Superior Court of California, No. Civ 482448, June 18, 2010: Trial court finds an unconstitutional taking in Commission’s requirement that plaintiff grant a perpetual agricultural easement for “active agricultural use” of 140 acres as a condition for a permit to build a house. The requirement failed the “essential nexus” test of Nollan v. California Coastal Commission, 483 U.S. 825 (1987) (requiring a “relationship between the permit condition and the public impact of the proposed development”) because the public purpose of denying the permit — leaving the land in its current state with only the future potential for, but little actual, agricultural use – is different than the purpose of the required easement – imposing active agricultural use. The easement requirement also failed the “rough proportionality” test of Dolan v.
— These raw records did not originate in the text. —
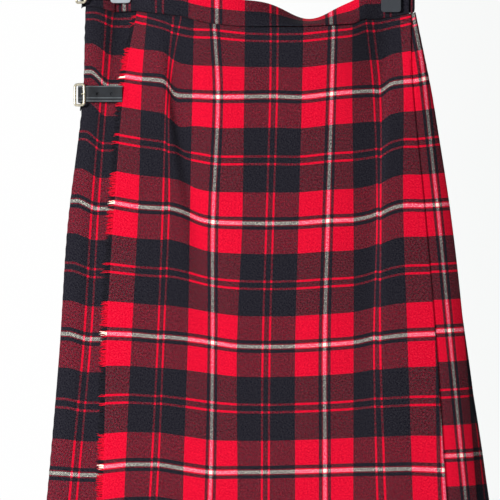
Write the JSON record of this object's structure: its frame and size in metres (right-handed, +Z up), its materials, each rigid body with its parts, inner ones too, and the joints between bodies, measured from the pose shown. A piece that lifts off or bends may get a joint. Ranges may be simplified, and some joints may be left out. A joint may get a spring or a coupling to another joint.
{
  "type": "kilt on clip hanger",
  "caption": "Tartan wrap kilt hanging from a clip hanger: flat fringed over apron, knife pleats at the side and back, leather straps with buckles at the left.",
  "frame": {"origin": "inside of the crown of the hanger's hook, where it rests on a rail", "axes": "+X to the right of the front as it is seen, +Y from the front to the back, +Z up"},
  "size_m": [0.5531, 0.076, 0.8294],
  "materials": {
    "tartan": "red and black twill wool with thin white lines",
    "tartan_pleats": "the same twill wool, folded in knife pleats",
    "tartan_band": "the same twill wool, doubled as a waistband",
    "fringe_yarn": "short soft frayed wool",
    "black_leather": "smooth satin black with a stitched edge",
    "pale_brass": "polished pale brass",
    "hanger_steel": "bright steel wire",
    "silver_pad": "pale silver",
    "grey_pad": "dark grey, matt"
  },
  "bodies": {
    "root": {"over_apron": "tartan", "apron_fringe": "fringe_yarn", "pleated_back": "tartan_pleats", "under_apron": "tartan", "waistband_over_apron": "tartan_band", "waistband_back": "tartan_band", "waistband_under_apron": "tartan_band", "strap_hip": "black_leather", "tab_hip": "black_leather", "buckle_hip": "pale_brass", "prong_hip": "pale_brass", "strap_waist": "black_leather", "tab_waist": "black_leather", "buckle_waist": "pale_brass", "prong_waist": "pale_brass", "hanger_hook": "hanger_steel", "hanger_bar": "hanger_steel", "clip_left_front": "silver_pad", "clip_left_back": "silver_pad", "clip_left_pivot": "hanger_steel", "clip_right_front": "grey_pad", "clip_right_back": "grey_pad", "clip_right_pivot": "hanger_steel"}
  },
  "joints": []
}
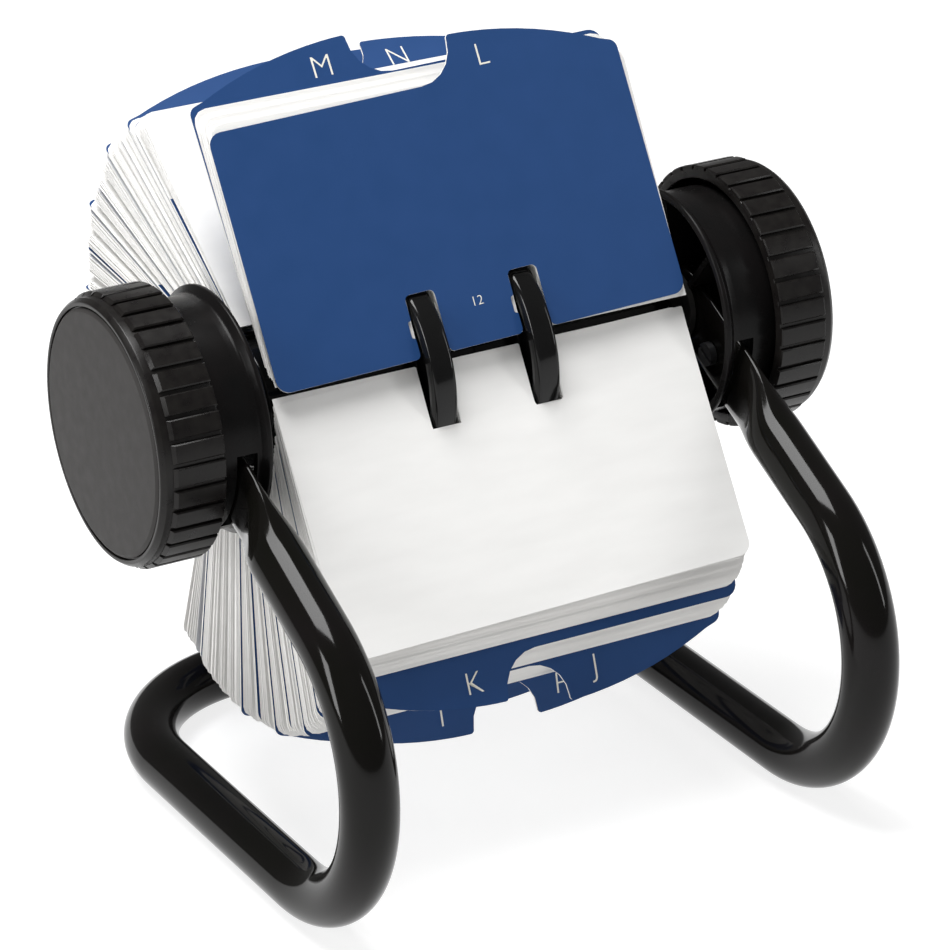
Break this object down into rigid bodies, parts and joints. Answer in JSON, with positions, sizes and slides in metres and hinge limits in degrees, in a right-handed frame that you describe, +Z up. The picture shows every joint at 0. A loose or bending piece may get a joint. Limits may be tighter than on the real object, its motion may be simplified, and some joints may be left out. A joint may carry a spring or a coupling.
{
  "type": "rotary card file",
  "caption": "Open desktop rotary card file: a wheel of slotted cards with blue tabbed index guides on two rails, ribbed side knobs and a bent black tube stand.",
  "frame": {"origin": "on the desk, in the middle of the footprint of stand and wheel together", "axes": "+X right along the axle, +Y back, +Z up; the two open leaves face the front (-Y)"},
  "size_m": [0.167, 0.1726, 0.1703],
  "materials": {
    "stand_black": "gloss",
    "hub_black": "gloss",
    "core_black": "gloss",
    "knob_black": "satin, fine grain",
    "knob_face": "fine matt grain",
    "bush_white": "natural moulded",
    "steel": "zinc plated",
    "steel_dark": "black oxide",
    "chrome": "polished",
    "card_white": "smooth card",
    "guide_blue": "laminated card"
  },
  "bodies": {
    "stand": {"frame_tube": "stand_black", "hub_left": "hub_black", "hub_right": "hub_black", "bush_left": "hub_black", "bush_right": "hub_black", "frame_screws": "steel_dark"},
    "wheel": {"axle": "steel", "spacer_left": "hub_black", "spacer_right": "hub_black", "core_left": "core_black", "core_right": "core_black", "knob_left": "knob_black", "knob_right": "knob_black", "knob_face_left": "knob_face", "knob_face_right": "knob_face", "knob_screws": "steel", "clutch_plate": "steel", "clutch_spring": "steel", "front_card": "card_white", "cards_l_m": "card_white", "cards_n_o": "card_white", "cards_p_q": "card_white", "cards_r_s": "card_white", "cards_t_u": "card_white", "cards_v_w": "card_white", "cards_xyz_a": "card_white", "cards_b_c": "card_white", "cards_d_e": "card_white", "cards_f_g": "card_white", "cards_h_i": "card_white", "cards_j_k": "card_white", "guide_m": "guide_blue", "guide_n": "guide_blue", "guide_o": "guide_blue", "guide_p": "guide_blue", "guide_q": "guide_blue", "guide_r": "guide_blue", "guide_s": "guide_blue", "guide_t": "guide_blue", "guide_u": "guide_blue", "guide_v": "guide_blue", "guide_w": "guide_blue", "guide_xyz": "guide_blue", "guide_a": "guide_blue", "guide_b": "guide_blue", "guide_c": "guide_blue", "guide_d": "guide_blue", "guide_e": "guide_blue", "guide_f": "guide_blue", "guide_g": "guide_blue", "guide_h": "guide_blue", "guide_i": "guide_blue", "guide_j": "guide_blue", "guide_k": "guide_blue"},
    "clutch_race": {"clutch_cage": "bush_white", "clutch_balls": "chrome"},
    "leaf": {"guide_l": "guide_blue"}
  },
  "joints": [
    {"name": "wheel_spin", "type": "hinge", "parent": "stand", "child": "wheel", "pos_m": [0, -0.00274, 0.1006], "axis": [1, 0, 0], "continuous": true},
    {"name": "clutch_roll", "type": "hinge", "parent": "stand", "child": "clutch_race", "pos_m": [0, -0.00274, 0.1006], "axis": [1, 0, 0], "continuous": true},
    {"name": "leaf_flip", "type": "hinge", "parent": "wheel", "child": "leaf", "pos_m": [0, -0.02203, 0.10907], "axis": [1, 0, 0], "range_deg": [0, 176]}
  ],
  "couplings": [
    {"joint": "clutch_roll", "follows": "wheel_spin", "ratio": 0.5}
  ]
}
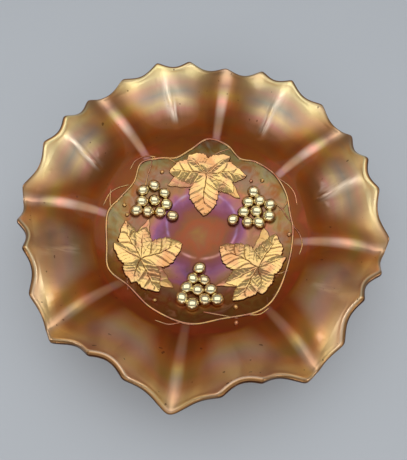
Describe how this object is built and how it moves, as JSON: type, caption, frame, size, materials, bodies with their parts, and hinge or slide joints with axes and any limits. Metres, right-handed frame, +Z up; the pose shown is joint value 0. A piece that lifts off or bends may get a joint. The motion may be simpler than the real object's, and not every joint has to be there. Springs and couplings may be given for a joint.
{
  "type": "ruffled glass bowl",
  "caption": "Shallow dish on a low collar foot, with a ruffled flared wall, a scalloped edge and a raised wreath of vine leaves and grapes; holds fruit, sweets or small things.",
  "frame": {"origin": "on the table, under the middle of the collar foot", "axes": "+Z up out of the bowl's mouth; -Y towards the viewer, with one grape bunch in front and one leaf at the back"},
  "size_m": [0.2197, 0.2219, 0.0633],
  "materials": {
    "lustre_wall": "pressed amber glass with a satin gold, rose and green lustre film",
    "lustre_floor": "pressed amber glass with a satin violet, rose and olive lustre film",
    "lustre_edge": "fire-polished glass edge, cream and brown where the film is thin",
    "gilt_leaf": "raised leaf with a bright gold and rose lustre film",
    "rose_leaflet": "smooth raised leaflet with a peach lustre film",
    "mirror_grape": "smooth bead with a mirror-bright green-gold lustre film",
    "rose_vine": "thin raised line of glass with a rose-gold lustre film",
    "plain_amber_foot": "clear pale amber glass, ground and polished where it stands"
  },
  "bodies": {
    "root": {"buds_front": "mirror_grape", "buds_left": "mirror_grape", "buds_right": "mirror_grape", "bunch_stem_front": "rose_vine", "bunch_stem_left": "rose_vine", "bunch_stem_right": "rose_vine", "collar_foot_ring": "plain_amber_foot", "grape_bunch_front": "mirror_grape", "grape_bunch_left": "mirror_grape", "grape_bunch_right": "mirror_grape", "leaf_stalk_back": "rose_vine", "leaf_stalk_left": "rose_vine", "leaf_stalk_right": "rose_vine", "ruffled_wall": "lustre_wall", "scalloped_edge": "lustre_edge", "tendril_back": "rose_vine", "tendril_back_outer": "rose_vine", "tendril_front": "rose_vine", "tendril_front_outer": "rose_vine", "tendril_left": "rose_vine", "tendril_left_outer": "rose_vine", "tendril_right": "rose_vine", "tendril_right_inner": "rose_vine", "tendril_right_outer": "rose_vine", "under_leaves_back": "rose_leaflet", "under_leaves_left": "rose_leaflet", "under_leaves_right": "rose_leaflet", "vine_leaf_back": "gilt_leaf", "vine_leaf_left": "gilt_leaf", "vine_leaf_right": "gilt_leaf", "vine_ring": "rose_vine", "well_floor": "lustre_floor"}
  },
  "joints": []
}
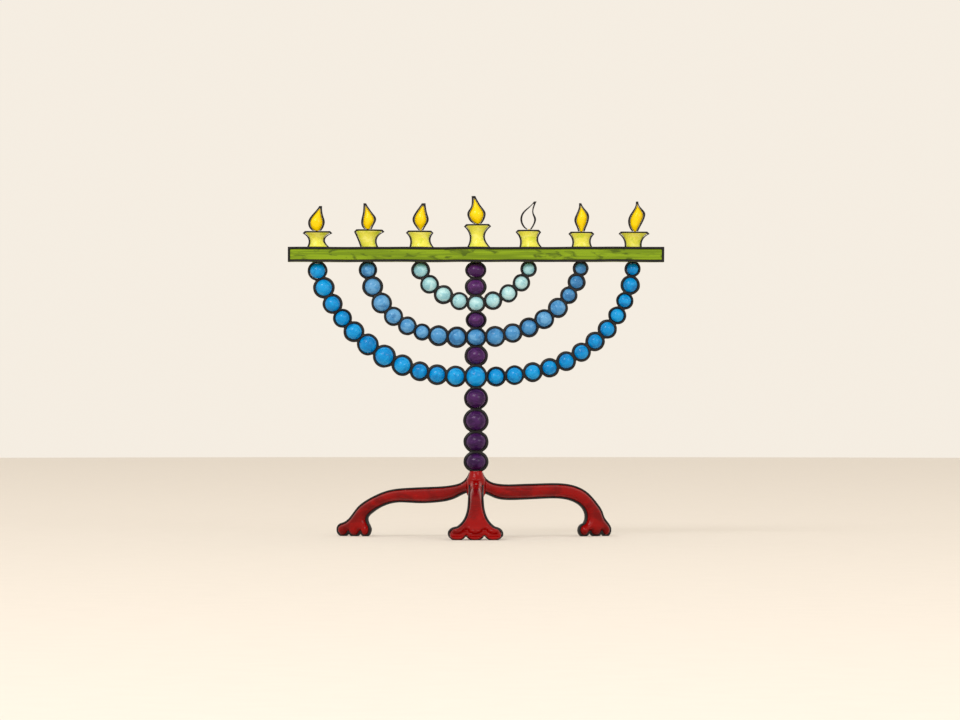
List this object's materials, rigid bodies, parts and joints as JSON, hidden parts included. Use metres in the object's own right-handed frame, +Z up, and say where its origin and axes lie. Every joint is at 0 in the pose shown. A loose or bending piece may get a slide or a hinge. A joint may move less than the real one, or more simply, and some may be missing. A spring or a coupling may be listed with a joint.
{
  "type": "seven-branched menorah",
  "caption": "Free-standing branched menorah: ringed glazed balls strung into curved arms and a stem, under a straight candle bar on three pawed legs, with lift-off candles and flames.",
  "frame": {"origin": "on the table, on the axis of the stem", "axes": "+Z up along the stem, +X along the candle bar to the right as seen from the front, front faces -Y"},
  "size_m": [0.376, 0.1597, 0.3423],
  "materials": {
    "black_steel": "blackened steel with a satin lacquer",
    "plain_steel": "zinc-plated, dull",
    "candle_glaze": "glossy pale yellow glaze with lime patches",
    "green_wood": "green paint brushed on lengthwise, satin",
    "flame_glaze": "glossy bright yellow glaze",
    "red_enamel": "glossy deep red enamel",
    "purple_glaze": "glossy plum glaze, darker towards the base",
    "blue_glaze": "glossy bright blue glaze",
    "mid_blue_glaze": "glossy mid-blue glaze",
    "pale_blue_glaze": "glossy pale turquoise glaze"
  },
  "bodies": {
    "stand": {"bar_edging": "black_steel", "bar_studs": "plain_steel", "base_hub": "red_enamel", "base_nut": "plain_steel", "base_washer": "plain_steel", "candle_bar": "green_wood", "candle_pins": "plain_steel", "front_leg": "red_enamel", "front_leg_edging": "black_steel", "inner_cross_ball": "pale_blue_glaze", "inner_left_balls": "pale_blue_glaze", "inner_left_rings": "black_steel", "inner_right_balls": "pale_blue_glaze", "inner_right_rings": "black_steel", "left_leg": "red_enamel", "left_leg_edging": "black_steel", "leg_studs": "plain_steel", "middle_cross_ball": "mid_blue_glaze", "middle_left_balls": "mid_blue_glaze", "middle_left_rings": "black_steel", "middle_right_balls": "mid_blue_glaze", "middle_right_rings": "black_steel", "outer_cross_ball": "blue_glaze", "outer_left_balls": "blue_glaze", "outer_left_rings": "black_steel", "outer_right_balls": "blue_glaze", "outer_right_rings": "black_steel", "right_leg": "red_enamel", "right_leg_edging": "black_steel", "stem_balls": "purple_glaze", "stem_rings": "black_steel", "stem_stud": "plain_steel"},
    "candle_1_body": {"candle_1": "candle_glaze", "candle_1_edging": "black_steel"},
    "flame_1_body": {"flame_1": "flame_glaze", "flame_1_edging": "black_steel"},
    "candle_2_body": {"candle_2": "candle_glaze", "candle_2_edging": "black_steel"},
    "flame_2_body": {"flame_2": "flame_glaze", "flame_2_edging": "black_steel"},
    "candle_3_body": {"candle_3": "candle_glaze", "candle_3_edging": "black_steel"},
    "flame_3_body": {"flame_3": "flame_glaze", "flame_3_edging": "black_steel"},
    "candle_4_body": {"candle_4": "candle_glaze", "candle_4_edging": "black_steel"},
    "flame_4_body": {"flame_4": "flame_glaze", "flame_4_edging": "black_steel"},
    "candle_5_body": {"candle_5": "candle_glaze", "candle_5_edging": "black_steel"},
    "flame_5_body": {"flame_5": "flame_glaze", "flame_5_edging": "black_steel"},
    "candle_6_body": {"candle_6": "candle_glaze", "candle_6_edging": "black_steel"},
    "flame_6_body": {"flame_6": "flame_glaze", "flame_6_edging": "black_steel"},
    "candle_7_body": {"candle_7": "candle_glaze", "candle_7_edging": "black_steel"},
    "flame_7_body": {"flame_7": "flame_glaze", "flame_7_edging": "black_steel"}
  },
  "joints": [
    {"name": "candle_1_lift", "type": "slide", "parent": "stand", "child": "candle_1_body", "axis": [0, 0, 1], "range_m": [0, 0.03]},
    {"name": "candle_2_lift", "type": "slide", "parent": "stand", "child": "candle_2_body", "axis": [0, 0, 1], "range_m": [0, 0.03]},
    {"name": "candle_3_lift", "type": "slide", "parent": "stand", "child": "candle_3_body", "axis": [0, 0, 1], "range_m": [0, 0.03]},
    {"name": "candle_4_lift", "type": "slide", "parent": "stand", "child": "candle_4_body", "axis": [0, 0, 1], "range_m": [0, 0.03]},
    {"name": "candle_5_lift", "type": "slide", "parent": "stand", "child": "candle_5_body", "axis": [0, 0, 1], "range_m": [0, 0.03]},
    {"name": "candle_6_lift", "type": "slide", "parent": "stand", "child": "candle_6_body", "axis": [0, 0, 1], "range_m": [0, 0.03]},
    {"name": "candle_7_lift", "type": "slide", "parent": "stand", "child": "candle_7_body", "axis": [0, 0, 1], "range_m": [0, 0.03]},
    {"name": "flame_1_lift", "type": "slide", "parent": "candle_1_body", "child": "flame_1_body", "axis": [0, 0, 1], "range_m": [0, 0.02]},
    {"name": "flame_2_lift", "type": "slide", "parent": "candle_2_body", "child": "flame_2_body", "axis": [0, 0, 1], "range_m": [0, 0.02]},
    {"name": "flame_3_lift", "type": "slide", "parent": "candle_3_body", "child": "flame_3_body", "axis": [0, 0, 1], "range_m": [0, 0.02]},
    {"name": "flame_4_lift", "type": "slide", "parent": "candle_4_body", "child": "flame_4_body", "axis": [0, 0, 1], "range_m": [0, 0.02]},
    {"name": "flame_5_lift", "type": "slide", "parent": "candle_5_body", "child": "flame_5_body", "axis": [0, 0, 1], "range_m": [0, 0.02]},
    {"name": "flame_6_lift", "type": "slide", "parent": "candle_6_body", "child": "flame_6_body", "axis": [0, 0, 1], "range_m": [0, 0.02]},
    {"name": "flame_7_lift", "type": "slide", "parent": "candle_7_body", "child": "flame_7_body", "axis": [0, 0, 1], "range_m": [0, 0.02]}
  ]
}
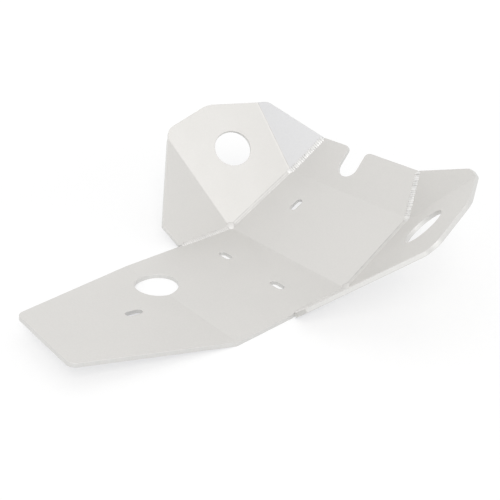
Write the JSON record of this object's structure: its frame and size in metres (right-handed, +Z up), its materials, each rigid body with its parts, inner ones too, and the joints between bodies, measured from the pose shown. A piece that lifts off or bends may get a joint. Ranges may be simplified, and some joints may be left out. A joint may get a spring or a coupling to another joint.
{
  "type": "motorcycle skid plate",
  "caption": "Folded aluminium plate that shields the underside of a motorcycle's engine, with raised side wings, access holes and bolt slots.",
  "frame": {"origin": "middle of the bounding box, on the underside of the flat middle panel that the plate rests on", "axes": "+X forward to the nose, +Y to the left, +Z up, square to the middle panel"},
  "size_m": [0.38, 0.349, 0.1127],
  "materials": {
    "sheet": "satin, lightly tumbled",
    "weld": "as welded, brushed over"
  },
  "bodies": {
    "root": {"skid_plate": "sheet", "weld_front_left": "weld", "weld_front_right": "weld", "weld_rear_left": "weld", "weld_rear_right": "weld"}
  },
  "joints": []
}
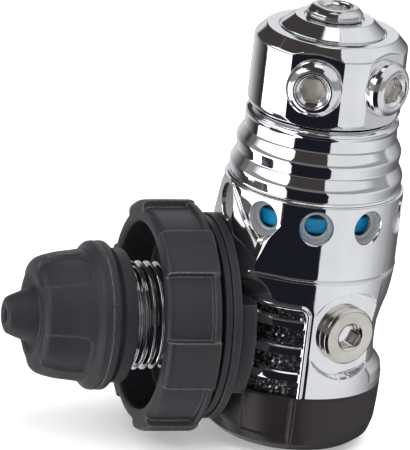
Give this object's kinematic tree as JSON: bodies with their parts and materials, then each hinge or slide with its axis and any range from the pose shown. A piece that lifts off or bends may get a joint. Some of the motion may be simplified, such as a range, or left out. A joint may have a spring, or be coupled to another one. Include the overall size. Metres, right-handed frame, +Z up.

City of Tigard, 512 U.S. 374 (1994) because it “imposes demands that go beyond addressing the only arguable impact of the [plaintiff’s] home — taking away a small area of idle land that could be potentially used for agriculture.” The judge also found the acreage of the easement disproportional to the area of the house.
Decision may be found at http://www.inversecondemnation.com/files/ct-stmnt-of-dcsn.pdf
This decision came to my attention in a 6/24/10 post by Jesse J. Richardson, Jr., Associate Professor, Urban Affairs and Planning, Virginia Tech, on the Landtrust-L listserv.